■ **Exercise**: Please repeat the records below exactly, from the first line through the line containing "pad_drop = 23; // [19:0.5:27]", and nothing more.

(Source records)
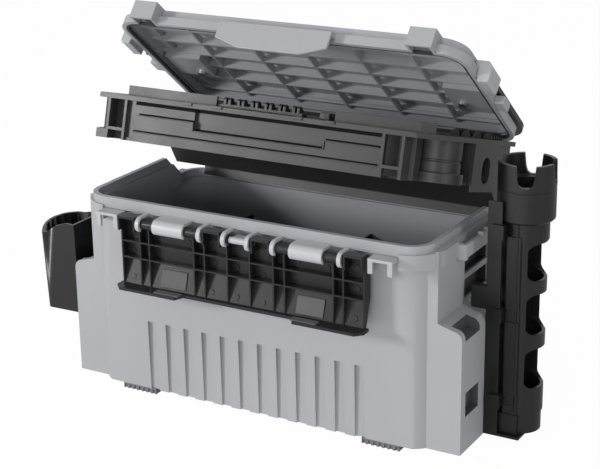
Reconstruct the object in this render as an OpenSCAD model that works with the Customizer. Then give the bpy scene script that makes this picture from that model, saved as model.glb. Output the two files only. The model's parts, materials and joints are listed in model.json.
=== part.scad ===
// Fishing seat box: a tub with a hinged organiser tray, a hinged seat lid with a
// carrying handle, a front latch, a rod stand and a side pocket.
// Heights are from the tub's flat underside. Depths are from the front of the lip,
// and the tray and the lid are drawn closed, then turned open about their hinges.

/* [Tub] */
// Width over the lip
lip_w = 375; // [360:1:385]
// Depth over the lip
lip_d = 199; // [190:1:215]
// Height of the lip above the underside
lip_z = 203; // [190:1:220]
// Height of the lip band
lip_h = 11; // [8:0.5:13]
// Corner radius of the lip
lip_r = 25; // [15:1:30]
// Thickness of the lip
lip_t = 5; // [3:0.5:6]
// Width of the shelf inside the lip
shelf_w = 3; // [2:0.5:5]
// Depth of the shelf below the rim
shelf_drop = 8; // [5:0.5:11]
// Length of the level side lip
side_flat = 140; // [125:1:145]
// Drop of the back rim below the lip
rear_drop = 23.5; // [18:0.5:26]
// Width over the side walls
side_w = 385; // [378:1:395]
// Wall thickness
wall = 4; // [3:0.5:5]
// Floor thickness
floor_t = 4; // [3:0.5:6]
// Set-back of the side bins
front_step = 17.5; // [14:0.5:22]
// Set-back of the front at the underside
panel_in = 9.5; // [7:0.5:12]
// Corner radius of the walls
body_r = 39; // [28:1:42]
// Height of the belt loops' and pads' lower edge below the lip
pad_drop = 23; // [19:0.5:27]

/* [Front grooves] */
// Number of grooves
groove_n = 12; // [8:1:12]
// Spacing of the grooves
groove_pitch = 21.3; // [18:0.1:23]
// Width of a groove
groove_w = 10.4; // [7:0.2:13]
// Height of the grooves
groove_h = 75; // [50:1:100]
// Depth of a groove
groove_depth = 3; // [2:0.1:3.5]

/* [Side bins] */
// Reach of a side bin past the side wall
bin_out = 24.5; // [20:0.5:28]
// Height of a bin at the tub
bin_top = 127.5; // [110:0.5:130]
// Drop of a bin's top towards its outer edge
bin_drop = 4.5; // [2:0.5:12]
// Depth of a bin from front to back
bin_len = 165; // [150:1:175]
// Radius of a bin's top edge
bin_r = 9; // [5:1:14]
// Bin wall
bin_wall = 2.6; // [2:0.1:3.5]

/* [Tray] */
// Height of the tray case
tray_h = 39; // [34:1:44]
// Overhang of the tray's front past the lip
tray_over = 8.5; // [7:0.5:9]
// Reach of the deck past the case on each side
deck_rim = 4; // [3:0.5:5]
// Thickness of the deck
deck_t = 4.6; // [3.5:0.1:5.5]
// Width of the deck
deck_w = 380; // [372:1:380]
// Tray wall
tray_wall = 3; // [2.5:0.1:3.5]
// Angle by which the tray stands open
tray_open = 15.8; // [0:0.1:30]
// Inside radius of the cup holder
cup_r = 21.5; // [18:0.5:22]
// Height of the rails on the deck
rail_h = 9.6; // [6:0.2:10]

/* [Lid] */
// Width of the lid's rim
lid_w = 379; // [370:1:381]
// Depth of the lid's rim
lid_d = 187; // [183:1:190]
// Height of the rim band
rim_h = 9.5; // [8:0.5:10]
// Height of the crown's edge above the rim
crown_edge_h = 18; // [16:0.5:19]
// Height of the crown above the rim
crown_h = 23.5; // [21:0.5:26]
// Corner radius of the rim
rim_r = 26; // [18:1:30]
// Lid wall
lid_wall = 3; // [2.5:0.1:4]
// Angle by which the lid stands open from the tray
lid_open = 23.2; // [0:0.1:60]
// Spacing of the cross ribs
rib_pitch = 60.7; // [50:0.5:62]
// Thickness of a rib
rib_t = 2.4; // [1.6:0.1:3]

/* [Latch] */
// Width of the latch
latch_w = 268; // [250:1:270]
// Distance from the pivot to the latch's catch
latch_len = 63.4; // [63:0.2:65]
// Radius of the latch's pivot bar
bar_r = 4.8; // [4:0.1:5.2]

/* [Rod stand] */
// Height of the stand
stand_h = 268; // [250:1:285]
// Radius of the tube
tube_r = 21; // [18:0.5:21.5]
// Tube wall
tube_wall = 3; // [2:0.1:4]
// Radius of the crown
top_r = 27; // [24:0.5:29]

/* [Side pocket] */
// Height of the pocket
pocket_h = 86; // [70:1:95]
// Length of the pocket from front to back
pocket_len = 83; // [60:1:88]
// Width of the pocket outside the bin
pocket_w = 59; // [40:1:62]
// Pocket wall
pocket_wall = 2.6; // [2:0.1:3.5]

/* [Feet] */
// Height of the feet
foot_h = 6; // [4:0.5:8]
// Length of a foot
foot_w = 40; // [30:1:45]

/* [Hidden] */
$fn = 64;
// A fit between faces that close on each other, and a running fit on a pin
gap = 0.4;
run_fit = 0.05;
// Overrun of every cut
over = 1;

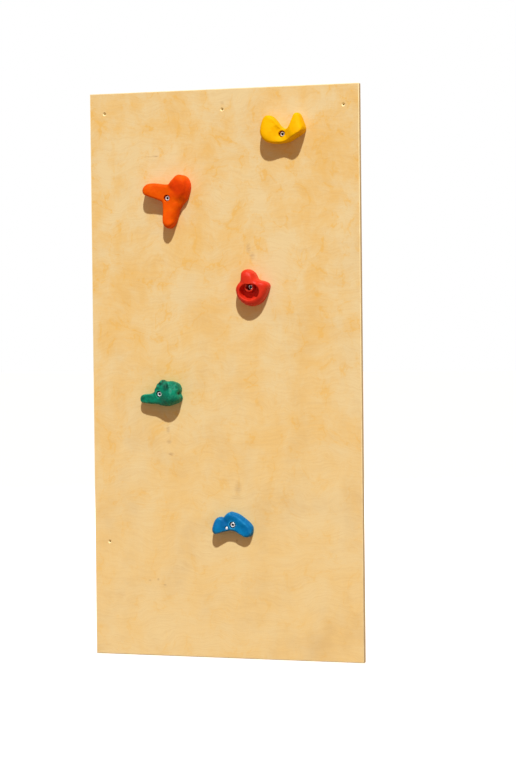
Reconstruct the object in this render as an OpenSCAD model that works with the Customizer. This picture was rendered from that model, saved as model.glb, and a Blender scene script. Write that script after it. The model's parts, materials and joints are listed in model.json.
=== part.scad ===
// Rock climbing wall: a plywood panel that is screwed to a wall, with five
// coloured resin holds. Each hold is clamped by a socket cap screw that runs
// through a washer, the hold and the panel into a T-nut let in from behind.
//
// Frame: the origin is the middle of the sheet's bottom edge. X runs along the
// width, Z goes up, and the climbing face looks toward -Y.

/* [Panel] */
// width of the plywood sheet
panel_w = 755; // [600:1:950]
// height of the plywood sheet
panel_h = 1520; // [1200:1:1900]
// thickness of the plywood sheet
panel_t = 18; // [15:0.5:25]
// rounding of every edge and corner of the sheet
arris_r = 2; // [1:0.25:4]

/* [Wall screw holes] */
// outer holes, in from each side edge
screw_side = 42; // [30:1:60]
// top row, down from the top edge
screw_top = 55; // [40:1:80]
// low hole, up from the bottom edge
screw_low = 306; // [200:1:400]
// diameter of the through holes
screw_hole_d = 5; // [4:0.5:7]
// diameter of the countersinks at the climbing face
screw_sink_d = 10.4; // [8:0.2:12]

/* [Hold fixings] */
// thread diameter of the cap screws
thread_d = 8; // [8:0.5:10]
// diameter of a cap screw's head
head_d = 13; // [12:0.5:15]
// height of a cap screw's head
head_h = 8; // [6:0.5:9]
// key size of the hexagon sockets, across flats
hex_af = 6; // [5:0.5:7]
// depth of the hexagon sockets
hex_deep = 4.6; // [4.2:0.1:5.5]
// how far a washer stands out past the head, all round
washer_over = 1.5; // [1:0.25:3]
// thickness of the washers
washer_t = 1.6; // [1:0.1:2]
// room between a washer and the sunk bore it lies in, all round
recess_gap = 1; // [0.5:0.25:3]
// how far a cap screw's tip stops short of the back face
tip_short = 1; // [0.5:0.5:3]
// wall of a T-nut's barrel outside the thread
barrel_wall = 1.1; // [0.8:0.1:2]
// length of a T-nut, flange included
tnut_len = 12; // [9:0.5:14]
// diameter of a T-nut's flange
flange_d = 22; // [18:0.5:26]
// thickness of a T-nut's flange
flange_t = 1.5; // [1:0.1:2]

/* [Seats] */
// height of the yellow hold's washer seat above the panel
yellow_seat = 11.4; // [8:0.1:24]
// height of the orange hold's washer seat
orange_seat = 16.4; // [8:0.1:24]
// height of the red hold's washer seat
red_seat = 6.4; // [5:0.1:24]
// height of the green hold's washer seat
green_seat = 21.4; // [8:0.1:28]
// height of the blue hold's washer seat
blue_seat = 16.4; // [8:0.1:24]

/* [Red pocket] */
// half height of the hollow that the fingers go in
pocket_r = 18; // [14:0.5:19]
// how far the hollow's round ends stand apart
pocket_long = 15; // [8:1:18]
// height of the hollow's floor above the panel
pocket_floor = 13; // [10:0.5:18]
// wall of the boss that stands in the hollow around the cap screw
boss_wall = 4; // [3:0.5:5]
// how far the boss stands higher than the cap screw's head
boss_over = 14; // [2:0.5:16]

/* [Locking screw of the blue hold] */
// diameter of its shank
lock_d = 4; // [3:0.5:5]
// diameter of its head
lock_head_d = 7.6; // [6:0.2:9]
// how deep it goes into the panel
lock_deep = 13; // [8:0.5:14]

/* [Hidden] */
half_t = panel_t / 2;
eps = 0.01;
run = 0.1;                // radial running clearance of thread in nut
bore_d = thread_d + 0.8;  // clearance hole through each hold
washer_d = head_d + 2 * washer_over;
recess_d = washer_d + 2 * recess_gap;
barrel_d = thread_d + 2 * barrel_wall;
boss_d = recess_d + 2 * boss_wall;
boss_h = red_seat + washer_t + head_h + boss_over;
sink_deep = (screw_sink_d - screw_hole_d) / 2;   // 90 degree countersink
hex_d = hex_af / cos(30);
flange_gap = 0.5;         // flange below the back face
flange_sink = flange_t + flange_gap;
drill_d = barrel_d + 0.3; // hole in the panel for the barrel and the thread
flange_room = 0.6;        // the flange's seat is wider than the flange by this
prong_n = 4;
prong_w = 3;
prong_t = 0.9;
prong_len = 7;
prong_at = flange_d / 2 - prong_t;
lock_head_h = 2.8;
lock_seat = 25;           // height of the locking screw's seat
lock_off = [-17, -9];     // from the blue cap screw
// rings of a hold's body, as shares of the way from its middle out to its rim
ring = [1, 0.999, 0.996, 0.99, 0.98, 0.965, 0.94, 0.9, 0.85, 0.78, 0.68, 0.55, 0.4, 0.22];
span = 3;                 // outline steps between two given points

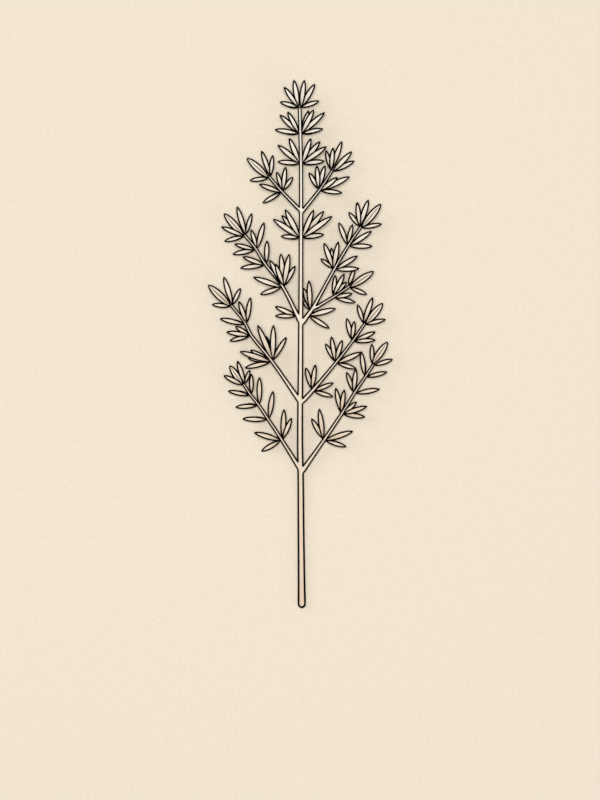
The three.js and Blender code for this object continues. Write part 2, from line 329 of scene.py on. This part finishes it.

■ **Output**:
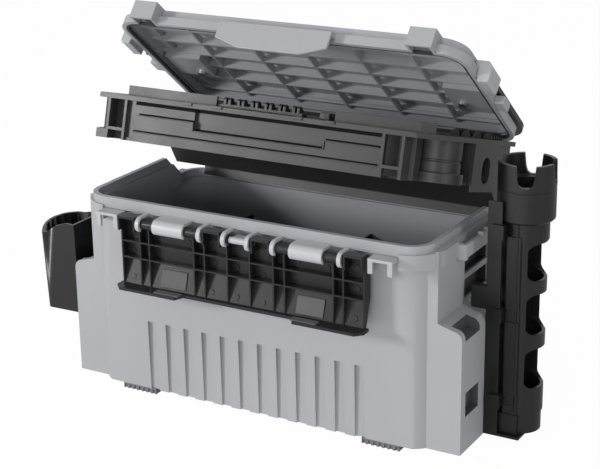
Reconstruct the object in this render as an OpenSCAD model that works with the Customizer. Then give the bpy scene script that makes this picture from that model, saved as model.glb. Output the two files only. The model's parts, materials and joints are listed in model.json.
=== part.scad ===
// Fishing seat box: a tub with a hinged organiser tray, a hinged seat lid with a
// carrying handle, a front latch, a rod stand and a side pocket.
// Heights are from the tub's flat underside. Depths are from the front of the lip,
// and the tray and the lid are drawn closed, then turned open about their hinges.

/* [Tub] */
// Width over the lip
lip_w = 375; // [360:1:385]
// Depth over the lip
lip_d = 199; // [190:1:215]
// Height of the lip above the underside
lip_z = 203; // [190:1:220]
// Height of the lip band
lip_h = 11; // [8:0.5:13]
// Corner radius of the lip
lip_r = 25; // [15:1:30]
// Thickness of the lip
lip_t = 5; // [3:0.5:6]
// Width of the shelf inside the lip
shelf_w = 3; // [2:0.5:5]
// Depth of the shelf below the rim
shelf_drop = 8; // [5:0.5:11]
// Length of the level side lip
side_flat = 140; // [125:1:145]
// Drop of the back rim below the lip
rear_drop = 23.5; // [18:0.5:26]
// Width over the side walls
side_w = 385; // [378:1:395]
// Wall thickness
wall = 4; // [3:0.5:5]
// Floor thickness
floor_t = 4; // [3:0.5:6]
// Set-back of the side bins
front_step = 17.5; // [14:0.5:22]
// Set-back of the front at the underside
panel_in = 9.5; // [7:0.5:12]
// Corner radius of the walls
body_r = 39; // [28:1:42]
// Height of the belt loops' and pads' lower edge below the lip
pad_drop = 23; // [19:0.5:27]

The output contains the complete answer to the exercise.